Le Quatuor à cordes no 14 en ut dièse mineur, op. 131, de Ludwig van Beethoven, fut composé dans la première moitié de l'année 1826 et publié en avril 18271 chez Schott à Mayence avec une dédicace au baron Joseph von Stutterheim qui avait accepté le neveu du compositeur dans son régiment. Il est chronologiquement l'avant-dernier quatuor de Beethoven.

Histoire de l'œuvre

Alors qu'il recevait les louanges de son ami le violoniste Holz au sujet de son Treizième Quatuor qu'il venait d'achever, Beethoven répondit : « Chacun dans son genre ! L'art veut que nous ne restions pas à la même place. Vous connaîtrez bientôt un nouveau genre de la conduite des parties. Et quant à l'imagination, Dieu merci ! nous en manquons moins que jamais. » 

De fait le Quatorzième Quatuor frappa par le sentiment d'unité qu'il dégageait, malgré l'atmosphère très différente des différents mouvements. C'est aux transitions entre les parties que le quatuor doit cette unité, si bien qu'il est difficile de déterminer avec précision le nombre de mouvements.
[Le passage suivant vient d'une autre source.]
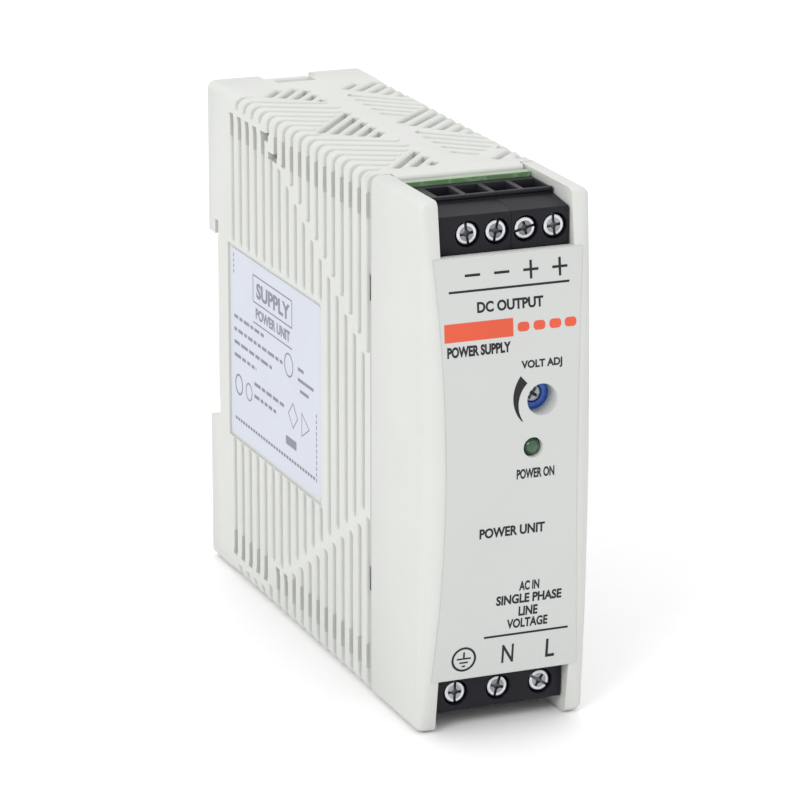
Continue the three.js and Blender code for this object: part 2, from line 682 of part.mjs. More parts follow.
// Transformer: a ferrite core with two windows, a bobbin on its middle leg, and a winding on the bobbin.
const CORE = { span: 26, height: 20, depth: 7, leg: 3.5, middleLeg: 7, yoke: 3 };
const BOBBIN = { tubeWall: 0.8, flange: 1 };
const WINDING = { half: 8.2, cornerRadius: 2 };

function buildCore() {
  const { span, height, depth, leg, middleLeg, yoke } = CORE;
  const windowWidth = (span - 2 * leg - middleLeg) / 2;
  const windows = [-1, 1].map((side) => {
    const middle = side * (middleLeg + windowWidth) / 2;
    const [y0, y1] = [middle - windowWidth / 2, middle + windowWidth / 2];
    return box(-depth, depth, y0, y1, yoke - height / 2, height / 2 - yoke);
  });
  return cut(box(-depth / 2, depth / 2, -span / 2, span / 2, -height / 2, height / 2), windows);
}

function addTransformer({ x, y, z }) {
  const { span, height, leg, middleLeg, yoke } = CORE;
  const bore = middleLeg / 2 + GAP;
  const tube = bore + BOBBIN.tubeWall;
  const reach = height / 2 - yoke - GAP;
  const flangeSide = span / 2 - leg - GAP;
  const flanges = [[-reach, BOBBIN.flange - reach], [reach - BOBBIN.flange, reach]].map(([z0, z1]) =>
    box(MOUNT_X - x, flangeSide, -flangeSide, flangeSide, z0, z1));
  const bobbin = cut(join([box(-tube, tube, -tube, tube, -reach, reach), ...flanges]), [
    box(-bore, bore, -bore, bore, -reach - 1, reach + 1),
  ]);

  const { half, cornerRadius } = WINDING;
  const windingReach = reach - BOBBIN.flange - GAP;
  const coil = extrude(roundedRectangle(-half, half, -half, half, cornerRadius), 2 * windingReach, 3);
  coil.translate(0, 0, -windingReach);
  const hole = tube + GAP;
  const winding = cut(toSolid(coil), [box(-hole, hole, -hole, hole, -height, height)]);

  placeSolid('transformer_core', buildCore(), 'ferrite', x, y, z);
  placeSolid('transformer_bobbin', bobbin, 'bobbin', x, y, z);
  placeSolid('transformer_winding', winding, 'winding', x, y, z);
}

// A finned heatsink standing on the board, with a transistor bolted to its plain face.
const HEATSINK = { height: 20, plate: 1.5, finReach: 2.4, finThickness: 1, finPitch: 5 };
const TRANSISTOR = { bottom: 3, top: 18, halfWidth: 5, thickness: 4.4, leadPitch: 2.5 };

function addHeatsink({ name, y, z0, z1, facing, transistor }) {
  const { height, plate, finReach, finThickness, finPitch } = HEATSINK;
  const [finFront, finBack] = facing > 0 ? [-finReach, 0.1] : [plate - 0.1, plate + finReach];
  const fins = heights(z0 + 1, z1 - 2, finPitch).map((z) =>
    box(0, height, finFront, finBack, z, z + finThickness));
  placeSolid(name, join([box(0, height, 0, plate, z0, z1), ...fins]), 'aluminium', MOUNT_X, y, 0);

  const { bottom, top, halfWidth, thickness, leadPitch } = TRANSISTOR;
  const middle = (z0 + z1) / 2;
  const front = facing > 0 ? plate + 0.1 : -0.1 - thickness;
  const leads = [-leadPitch, 0, leadPitch].map((offset) =>
    box(0, bottom + 1, front + 1.5, front + 2.2, middle + offset - 0.4, middle + offset + 0.4));
  const body = box(bottom, top, front, front + thickness, middle - halfWidth, middle + halfWidth);
  placeSolid(transistor, join([body, ...leads]), 'epoxy', MOUNT_X, y, 0);
}

function buildChoke() {
  const ring = new THREE.TorusGeometry(6, 2.6, 8, 20);
  ring.rotateY(Math.PI / 2);
  ring.translate(4.5, 0, 0);
  return toSolid(ring).add(box(0, 2.5, -3, 3, -9, 9));
}

// An inductor wound on a drum core.
function buildInductor() {
  const outline = [[0, 0], [0, 5], [1.5, 5], [1.5, 4], [10, 4], [10, 5], [11.5, 5], [11.5, 0]];
  return toSolid(turnedOnBoard(outline, 16));
}

function buildFuse() {
  const foot = box(-2, 0.3, -0.4, 0.4, -0.4, 0.4);
  return cylinderY(0, 0, 2, -6, 6, 14).add(foot);
}

// A rectangular part standing on the board, centred on its own place.
function standing(height, depth, width) {
  return box(0, height, -depth / 2, depth / 2, -width / 2, width / 2);
}

// What stands on the board: each part's name, solid, finish, height above the board, and place in y and z.
const BOARD_PARTS = [
  ['line_choke', buildChoke, 'winding', 0, 60, 16],
  ['x_capacitor', () => standing(12, 12, 16), 'filmCase', 0, 31, 28],
  ['fuse', buildFuse, 'glassTube', 2.3, 32, 11],
  ['inrush_limiter', () => cylinderY(0, 0, 4.5, -1.75, 1.75, 16), 'epoxy', 6, 44, 14],
  ['bridge_rectifier', () => standing(14, 4, 14), 'epoxy', 0, 44, 28],
  ['output_inductor', buildInductor, 'ferrite', 0, 63, 76],
  ['y_capacitor', () => cylinderY(0, 0, 3.5, -1.6, 1.6, 16), 'ceramic', 4.5, 76, 74],
  ['optocoupler', () => standing(3.5, 4.6, 6.6), 'epoxy', 0, 34, 60],
  ['controller_chip', () => standing(1.6, 4, 5), 'epoxy', 0, 34, 48],
];
const BULK_CAN = { length: 32, radius: 8, y: 80, bottom: 7 };
const OUTPUT_CAN = { length: 20, radius: 5, places: [[30, 76], [42, 78]] };
const TRANSFORMER_PLACE = { x: 0.6, y: 56, z: 45 };
const HEATSINKS = [
  { name: 'primary_heatsink', y: 73, z0: 50, z1: 66, facing: 1, transistor: 'switching_transistor' },
  { name: 'secondary_heatsink', y: 52, z0: 62, z1: 80, facing: -1, transistor: 'output_diode' },
];

function addElectronics() {
  addTransformer(TRANSFORMER_PLACE);
  HEATSINKS.forEach(addHeatsink);

  // The bulk capacitor lies on the board with its axis upright.
  const { length, radius, y: bulkY, bottom } = BULK_CAN;
  const bulk = turnedOnBoard(canOutline(length, radius));
  bulk.rotateY(-Math.PI / 2);
  placeSolid('bulk_capacitor', toSolid(bulk), 'sleeve', MOUNT_X + radius, bulkY, bottom);
  const outputCan = toGeometry(toSolid(turnedOnBoard(canOutline(OUTPUT_CAN.length, OUTPUT_CAN.radius))));
  OUTPUT_CAN.places.forEach(([y, z], i) =>
    place(`output_capacitor_${i + 1}`, outputCan, 'sleeve', MOUNT_X, y, z));
  for (const [name, build, finish, rise, y, z] of BOARD_PARTS) {
    placeSolid(name, build(), finish, MOUNT_X + rise, y, z);
  }
}

placeSolid('housing', buildHousing(), 'shell');
placeSolid('front_cover', buildCover(), 'shell');
placeSolid('front_overlay', buildOverlay(), 'overlay');
const labelFace = -HALF_WIDTH + LABEL.recess - 0.02;
const { front: labelFront, back: labelBack, bottom: labelBottom, top: labelTop, thickness } = LABEL;
const label = box(labelFace - thickness, labelFace, labelFront, labelBack, labelBottom, labelTop);
placeSolid('side_label', label, 'paper');
placeSolid('rail_latch', buildLatch(), 'latch');
placeSolid('latch_spring', buildSpring(), 'steel', 0, (CHANNEL_FRONT + CHANNEL_BACK) / 2, 0);
addTerminals();
addBoards();
addElectronics();

const model = new THREE.Group();
model.add(assembly);
export default model;
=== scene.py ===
# The looks of a 30 mm DIN rail power supply, built around its CAD frame.
#
# Lengths are in millimetres until place() turns them into metres. X is to the right and Z is up. y is the
# depth behind the front edge of the cover's ears, as in the CAD part; place() shifts it to the frame's y.
import json
import math
import random

import bmesh
import bpy
from mathutils import Matrix, Vector


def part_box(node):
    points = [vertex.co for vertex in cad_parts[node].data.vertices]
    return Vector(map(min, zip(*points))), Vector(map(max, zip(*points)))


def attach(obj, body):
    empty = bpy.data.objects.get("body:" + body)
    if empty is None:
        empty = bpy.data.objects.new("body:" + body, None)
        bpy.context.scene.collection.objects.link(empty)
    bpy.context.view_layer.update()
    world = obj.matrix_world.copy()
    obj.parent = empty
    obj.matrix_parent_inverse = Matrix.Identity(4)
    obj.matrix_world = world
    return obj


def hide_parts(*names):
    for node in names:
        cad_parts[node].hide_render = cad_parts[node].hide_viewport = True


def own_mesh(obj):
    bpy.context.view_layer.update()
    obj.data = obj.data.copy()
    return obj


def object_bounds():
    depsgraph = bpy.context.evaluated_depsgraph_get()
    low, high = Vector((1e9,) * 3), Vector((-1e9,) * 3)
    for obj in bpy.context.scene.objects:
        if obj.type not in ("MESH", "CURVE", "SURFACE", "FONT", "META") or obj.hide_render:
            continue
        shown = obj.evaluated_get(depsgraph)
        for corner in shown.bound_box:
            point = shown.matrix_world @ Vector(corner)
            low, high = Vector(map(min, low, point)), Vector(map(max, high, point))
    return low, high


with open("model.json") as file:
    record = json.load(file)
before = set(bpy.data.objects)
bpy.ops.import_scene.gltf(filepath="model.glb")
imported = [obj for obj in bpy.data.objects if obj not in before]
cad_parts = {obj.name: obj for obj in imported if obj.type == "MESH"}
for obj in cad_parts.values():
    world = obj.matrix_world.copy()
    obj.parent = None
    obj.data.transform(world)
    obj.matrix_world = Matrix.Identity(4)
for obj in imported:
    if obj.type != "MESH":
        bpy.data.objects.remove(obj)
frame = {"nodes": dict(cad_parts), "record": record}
cad_low, cad_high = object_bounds()

MM = 0.001
BODY = "unit"

# Overall sizes.
HEIGHT = 90
MIDDLE = HEIGHT / 2
HALF_WIDTH = 15
BODY_DEPTH = 100
SHIFT = cad_high.y / MM - BODY_DEPTH

# Housing shell.
WALL = 1.9
INNER = HALF_WIDTH - WALL
OUTSIDE = HALF_WIDTH + 1
HOUSING_FRONT = 20.4
CAVITY_BACK = 91.5
EDGE_RADIUS = 1.4
RIB_EDGE_RADIUS = 1.8
EAR_INNER = 11.7
LIP_FRONT = 18.4
LIP_ROUND = 0.9
GAP = 0.3
SNAP_HEIGHTS = (20.2, 70.8)
SNAP_HALF = 2.5
SNAP_WINDOW = 1.3
SNAP_POCKET = {"depth": 3.8, "skin": 0.75}
SPRING_SEAT = (-1.7, 1.7, 94.4, 97.9, 10.3, 12.3)

# Grooves between the ribs. An inner groove lies along the middle of a side. An outer one lies farther to the
# front, and wraps over the edge on to the top or bottom. In front of the rear vents the inner grooves end on a
# stepped diagonal: UPPER_ENDS and LOWER_ENDS hold its first height and its step.
PITCH = 3.94
INNER_LAST = 87.1
OUTER_LAST = 84.75
GROOVE_COUNT = 17
LABEL_ROWS = 12
REAR_VENTS = 5
VENT_HALF_WIDTH = 0.92
VENTS_TOP = (82.3, 86.6)
VENTS_BOTTOM = (3.8, 8.2)
STUB_START = 88.1
UPPER_ENDS = (81.4, 2.25)
LOWER_ENDS = (8.0, 2.37)
JOG = 0.7
INNER_ELBOW = {"reach": 2.9, "bottom": 85.2}
OUTER_ELBOW = {"reach": 3.4, "top": 83.6}
LABEL = {
    "front": 44, "back": 89, "bottom": 27.0, "top": 61.8, "margin": 0.7, "recess": 0.45, "thickness": 0.2,
    "corner": 0.8,
}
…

Selon les sources, on en compte cinq, six ou sept, les troisième et sixième pouvant être considérés comme des mouvements de transition. Il est remarquable de noter que le quatuor débute par une fugue, aspect essentiel de la pensée musicale du Beethoven de la dernière période. Le quatuor fut créé par la formation de Schuppanzigh dans l'incompréhension générale du public.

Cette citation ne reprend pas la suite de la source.